Not only will there be more records in NGI, but the different kinds of data collected by different agents will appear all together name, gender, race, address, social security number, fingerprints, iris scans, photos, as well as border entries and exits. And NGI is not only designed to allow the collection and storage of these presently used identification metrics, it is also built to accommodate identifiers that are likely to become more common in the future – which easily could include individuals’ genome sequences.

Though the FBI is presently disavowing any intent to link NGI with its CODIS database or in any way incorporate individuals’ DNA information, NGI does conjure up some of the reliability and privacy issues associated with DNA databases. For example, NGI has very advanced photo storage and facial recognition capabilities that enable an “increased ability to locate potentially related photos (and other records associated with the photos) that might not otherwise be discovered.”

Just as the likelihood for chromosome loci matches increases as the number of samples in a DNA database increases, so too might the number of facial feature matches increase as the number of photos in the NGI database increase. Since even civil records will be searched in “bulk checks for criminal investigative purposes,” the heightened chance of erroneous matches could have disastrous consequences.

In addition to the serious potential problems stemming from the sheer size of the database, there are significant issues with the method of biometric data collection itself. According to documents discovered during the Center for Constitutional Rights’ FOIA lawsuit, the FBI has used information gleaned from the DHS’s Secure Communities program to help build NGI. This deportation program has been criticized for purporting to prioritize contact with dangerous criminals but actually focusing on easy targets such as minor traffic offenders.

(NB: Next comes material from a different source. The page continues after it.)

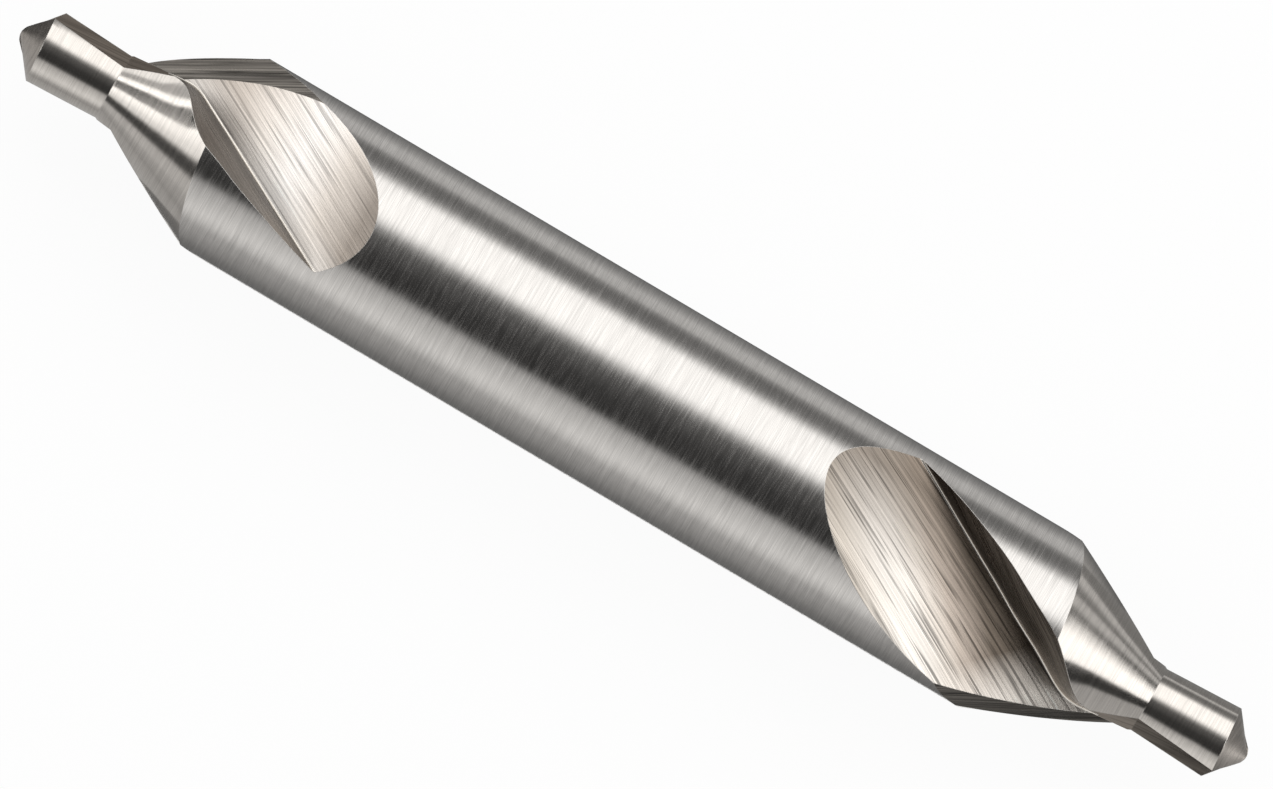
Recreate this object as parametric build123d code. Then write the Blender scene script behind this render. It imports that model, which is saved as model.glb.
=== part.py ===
from build123d import *
import math
import os

# A double-ended centre drill, ground from one bar: a short pilot drill and a 60 degree cone at each end.
# X runs along the drill and the origin is the middle of its axis. Angles about the axis are in degrees,
# measured from +Z towards +Y. An end is made with its point at x = 0 and the body towards +x.

# Whole tool
overall_length = 54.5
body_diameter = 7.9375

# Pilot, cone and point
pilot_diameter = 3.175
left_pilot_reach = 4.12
right_pilot_reach = 4.33
cone_angle = 60.0
point_angle = 118.0
chisel_offset = 0.2

# Relief: how far each ground surface leans towards its own leading edge
pilot_relief = 2.0
left_front_relief = 2.9
left_back_relief = 0.4
right_front_relief = 2.8
right_back_relief = 4.6
point_relief = 4.3
relief_direction = 30.0
point_relief_direction = 45.0
split_angle = 78.0

# Pilot groove: its root and leading edge at the point, at the start of the cone and at its run-out
web_at_point = 0.4
web_at_cone = 0.9
lead_at_point = 50.0
lead_at_cone = 32.0
lead_on_cone = 33.0
root_at_point = 100.0
root_at_cone = 84.0
back_wall_at_point = -11.0
back_wall_at_cone = -19.0
back_wall_on_cone = -9.0
groove_lead_in = 0.3
groove_run_out = 4.1
groove_rise = 26.0
groove_lift = 11.7

# Main flute: its root passes over the axis at flute_crossing, and nearer the point it follows the heel
flute_start = 5.7
flute_crossing = 10.1
flute_overrun = 1.0
crest_margin = 0.05
crest_rounding = 0.09
wheel_radius = 38.0
root_radius = 0.1
rake_start = 6.2
rake_run = 1.6
left_flute_reach = 15.6
right_flute_reach = 19.2
left_flute_angle = 27.2
right_flute_angle = 28.6
left_flute_depth = 1.15
right_flute_depth = 0.7
left_flute_rise = 24.0
right_flute_rise = 14.8
left_rakes = (15.0, 19.0)
right_rakes = (9.0, 40.0)
left_floor_tilts = (0.0, 0.0)
right_floor_tilts = (-8.0, 25.0)
flute_stations = 11
station_spacing = 1.4

# Heel facet beside the main flute: its corner at the pilot, and its depth where the flute starts
heel_corner = 1.4
heel_slope = 5.8
wide_heel_depth = 0.64
wide_heel_rise = 25.8
wide_heel_tilt = -14.5
narrow_heel_depth = 0.55
narrow_heel_rise = 34.5
narrow_heel_tilt = -54.1

body_radius = body_diameter / 2
pilot_radius = pilot_diameter / 2
half_length = overall_length / 2
far = 2 * body_diameter


def tan(angle):
    return math.tan(math.radians(angle))


def polar(x, radius, angle):
    turn = math.radians(angle)
    return Vector(x, radius * math.sin(turn), radius * math.cos(turn))


def relieved_cone(apex, half_angle, lean, direction):
    # The side towards the given direction keeps the full half angle and the far side falls away.
    turn = math.radians(lean)
    normal = Vector(math.cos(turn), 0, 0) + polar(0, math.sin(turn), direction)
    plane = Plane(origin=apex, x_dir=(0, math.cos(turn), 0), z_dir=normal)
    return Solid.make_cone(0, overall_length * tan(half_angle - lean), overall_length, plane)


def relieved_pilot(length):
    turn = math.radians(pilot_relief)
    normal = Vector(math.cos(turn), 0, 0) + polar(0, math.sin(turn), relief_direction)
    plane = Plane(origin=(0, 0, 0), x_dir=(0, math.cos(turn), 0), z_dir=normal)
    return Solid.make_cone(pilot_radius, pilot_radius - length * tan(pilot_relief), length, plane)


def relieved_countersink(reach, lean):
    # The cone grows out of the pilot all round, at its full radius and at its relieved one.
    relieved_radius = pilot_radius - reach * tan(2 * pilot_relief)
    half_angle = cone_angle / 2
    height = (pilot_radius + relieved_radius) / (tan(half_angle) + tan(half_angle - 2 * lean))
    apex = polar(reach - height, pilot_radius - height * tan(half_angle), relief_direction)
    return relieved_cone(apex, half_angle, lean, relief_direction)


def front_half():
    # Everything on the front side of a plane that runs along the axis through both flutes.
    plane = Plane(origin=(0, 0, 0), x_dir=(1, 0, 0), z_dir=polar(0, 1, split_angle - 90))
    return plane * Box(2 * overall_length, 4 * far, far, align=(Align.CENTER, Align.CENTER, Align.MIN))


def land(reach, relief):
    shape = relieved_countersink(reach, relief) + relieved_pilot(reach + pilot_radius)
    flank_apex = polar(-chisel_offset / tan(point_angle / 2), chisel_offset, split_angle + 90)
    flank = relieved_cone(flank_apex, point_angle / 2, point_relief, point_relief_direction)
    return shape & flank & front_half()


def turned(shape):
    return Rot(180, 0, 0) * shape


def wall_point(root, angle):
    # A point far along a wall that leaves the root at an angle measured from +Y towards +Z.
    return root + Vector(0, far * math.cos(math.radians(angle)), far * math.sin(math.radians(angle)))


def rounded_notch(root, floor_angle, wall_angle):
    # Two walls that meet at a root with the round corner that the grinding wheel leaves.
    half = (wall_angle - floor_angle) / 2
    bisector = (wall_point(root, floor_angle + half) - root).normalized()
    reach = root_radius / tan(half)
    floor_end = wall_point(root, floor_angle)
    wall_end = wall_point(root, wall_angle)
    floor_start = root + (floor_end - root).normalized() * reach
    wall_start = root + (wall_end - root).normalized() * reach
    lowest = root + bisector * (root_radius / math.sin(math.radians(half)) - root_radius)
    corner = ThreePointArc(floor_start, lowest, wall_start)
    return Wire([Line(floor_end, floor_start), corner, Line(wall_start, wall_end), Line(wall_end, floor_end)])


def groove_section(root, leading_edge, back_angle):
    front_far = root + (leading_edge - root).normalized() * far
    return Polyline(root, wall_point(root, back_angle), front_far, close=True)


def pilot_groove(reach):
    start = -groove_lead_in
    end = reach + groove_run_out
    point_root = polar(start, web_at_point / 2, root_at_point)
    cone_root = polar(reach, web_at_cone / 2, root_at_cone)
    end_root = cone_root + Vector(1, tan(groove_rise), tan(groove_lift)) * groove_run_out
    end_radius = pilot_radius + groove_run_out * tan(cone_angle / 2)
    sections = [
        groove_section(point_root, polar(start, pilot_radius, lead_at_point), back_wall_at_point),
        groove_section(cone_root, polar(reach, pilot_radius, lead_at_cone), back_wall_at_cone),
        groove_section(end_root, polar(end, end_radius, lead_on_cone), back_wall_on_cone),
    ]
    return Solid.make_loft(sections, ruled=True)


def crest_y(x, reach):
    return heel_corner + (x - reach) * tan(heel_slope)


def root_y(x, reach, angle):
    # The lower of two lines with a rounded corner between them: one along the crest, one along the flute.
    crest = crest_y(x, reach) - crest_margin
    flute = (flute_crossing - x) * tan(angle)
    return (crest + flute) / 2 - math.hypot((crest - flute) / 2, crest_rounding)


def flute_section(x, y, depth, rise, rake, floor_tilt):
    run = x - flute_crossing
    floor = depth + run * tan(rise) + run * run / (2 * wheel_radius)
    root = Vector(x, y, floor + y * tan(floor_tilt))
    return rounded_notch(root, floor_tilt, 90 + rake)


def main_flute(pilot_reach, reach, angle, depth, rise, rakes, tilts):
    # The stations lie closer together near the point, where the root bends and the rake grows.
    sections = []
    length = reach + flute_overrun - flute_start
    for i in range(flute_stations):
        share = (i / (flute_stations - 1)) ** station_spacing
        x = flute_start + length * share
        growth = min(1, max(0, (x - rake_start) / rake_run))
        rake = growth * (rakes[0] + (rakes[1] - rakes[0]) * share)
        tilt = tilts[0] + (tilts[1] - tilts[0]) * share
        sections.append(flute_section(x, root_y(x, pilot_reach, angle), depth, rise, rake, tilt))
    return Solid.make_loft(sections, ruled=False)


def heel_facet(reach, depth, rise, tilt):
    start = Vector(reach, heel_corner, -depth - (flute_start - reach) * tan(rise))
    section = Polyline(start, wall_point(start, tilt), start + Vector(0, 0, far), close=True)
    return Solid.extrude(Face(Wire(section.edges())), Vector(1, tan(heel_slope), tan(rise)) * far)


def drill_end(reach, front_relief, back_relief, flute, front_heel, back_heel):
    from_the_point = (Align.CENTER, Align.CENTER, Align.MIN)
    blank = Cylinder(body_radius, half_length, rotation=(0, 90, 0), align=from_the_point)
    shape = blank & (land(reach, front_relief) + turned(land(reach, back_relief)))
    groove = pilot_groove(reach)
    shape = shape - groove - turned(groove)
    shape = shape - flute - turned(flute)
    return shape - front_heel - turned(back_heel)


def left_end():
    reach = left_pilot_reach
    flute = main_flute(
        reach, left_flute_reach, left_flute_angle, left_flute_depth, left_flute_rise, left_rakes,
        left_floor_tilts,
    )
    wide = heel_facet(reach, wide_heel_depth, wide_heel_rise, wide_heel_tilt)
    narrow = heel_facet(reach, narrow_heel_depth, narrow_heel_rise, narrow_heel_tilt)
    shape = drill_end(reach, left_front_relief, left_back_relief, flute, wide, narrow)
    return Pos(-half_length, 0, 0) * shape


def right_end():
    reach = right_pilot_reach
    flute = main_flute(
        reach, right_flute_reach, right_flute_angle, right_flute_depth, right_flute_rise, right_rakes,
        right_floor_tilts,
    )
    narrow = heel_facet(reach, narrow_heel_depth, narrow_heel_rise, narrow_heel_tilt)
    shape = drill_end(reach, right_front_relief, right_back_relief, flute, narrow, narrow)
    return Pos(half_length, 0, 0) * Rot(0, 0, 180) * shape


os.makedirs("parts", exist_ok=True)
drill = (left_end() + right_end()).clean()
print("solids", len(drill.solids()), "faces", len(drill.faces()), "volume", drill.volume)
export_step(drill, "parts/centre_drill.step")
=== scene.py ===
import bmesh
import bpy
import math
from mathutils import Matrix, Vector


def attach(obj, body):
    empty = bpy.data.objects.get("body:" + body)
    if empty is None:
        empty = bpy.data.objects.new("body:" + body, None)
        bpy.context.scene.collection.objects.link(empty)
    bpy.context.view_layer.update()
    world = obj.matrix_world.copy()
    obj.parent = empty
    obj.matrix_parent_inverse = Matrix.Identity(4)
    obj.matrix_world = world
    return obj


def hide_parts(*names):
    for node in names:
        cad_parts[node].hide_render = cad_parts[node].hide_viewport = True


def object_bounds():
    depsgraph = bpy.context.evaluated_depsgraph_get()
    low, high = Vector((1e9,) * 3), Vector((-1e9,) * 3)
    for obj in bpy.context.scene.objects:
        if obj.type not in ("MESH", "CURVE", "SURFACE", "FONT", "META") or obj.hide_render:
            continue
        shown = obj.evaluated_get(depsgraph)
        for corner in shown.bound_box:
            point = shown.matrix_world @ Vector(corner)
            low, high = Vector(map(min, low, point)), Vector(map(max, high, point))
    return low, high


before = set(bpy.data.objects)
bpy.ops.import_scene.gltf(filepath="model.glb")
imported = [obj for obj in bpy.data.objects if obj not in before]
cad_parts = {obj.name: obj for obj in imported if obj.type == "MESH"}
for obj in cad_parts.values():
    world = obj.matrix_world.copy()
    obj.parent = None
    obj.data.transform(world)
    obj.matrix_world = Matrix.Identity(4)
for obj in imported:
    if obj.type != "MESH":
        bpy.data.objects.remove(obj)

scene = bpy.context.scene
scene.view_settings.view_transform = "Standard"
cadLow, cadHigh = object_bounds()
mm = 0.001

# the drill: where its ground surfaces lie and which way they were ground, in mm and degrees
drill = {
    "bodyRadius": 3.96875,
    "halfLength": 27.25,
    "pointLength": 1.05,
    "fluteCrossing": 10.1,  # from the point to where the root of a flute passes over the axis
    "leftDepth": 1.15,
    "rightDepth": 0.7,
    "leftAngle": 27.2,
    "rightAngle": 28.6,
    "leftRise": 25.0,
    "rightRise": 19.0,
    "heelGrain": 22.0,
    "grooveGrain": 5.0,
    "mergeWithin": 0.0002,
}

# how its surfaces are told apart: areas in mm2, distances along the axis in mm, and how squarely they face one way
sorting = {
    "bodyArea": 300,
    "endArea": 8,
    "endFrom": 19.5,
    "endOutward": 0.5,
    "pointWithin": 0.9,
    "flankArea": 1,
    "floorArea": 25,
    "floorUpright": 0.6,
    "rakeArea": 15,
    "rakeSideways": 0.75,
    "heelArea": 4.5,
    "heelUpTo": 20,
    "heelEndways": 0.3,
    "rootAreas": (1, 2),
    "rootFaces": 300,
}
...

But the Electronic Frontier Foundation (EFF) has identified the most fundamental flaws practical and philosophical with our government’s new endeavor. From a practical standpoint, standardized data systems will wreak havoc in the event records are ever compromised. Iris scans can’t be changed as easily as passwords or PIN numbers and as we know, even high-tech corporations such as Sony and Google have recently had major security breaches. From a philosophical point of view, once biometric collection is standardized, the EFF notes,

it becomes much easier to locate and track someone across all aspects of their life....A society in which everyone’s actions are tracked is not, in principle, free.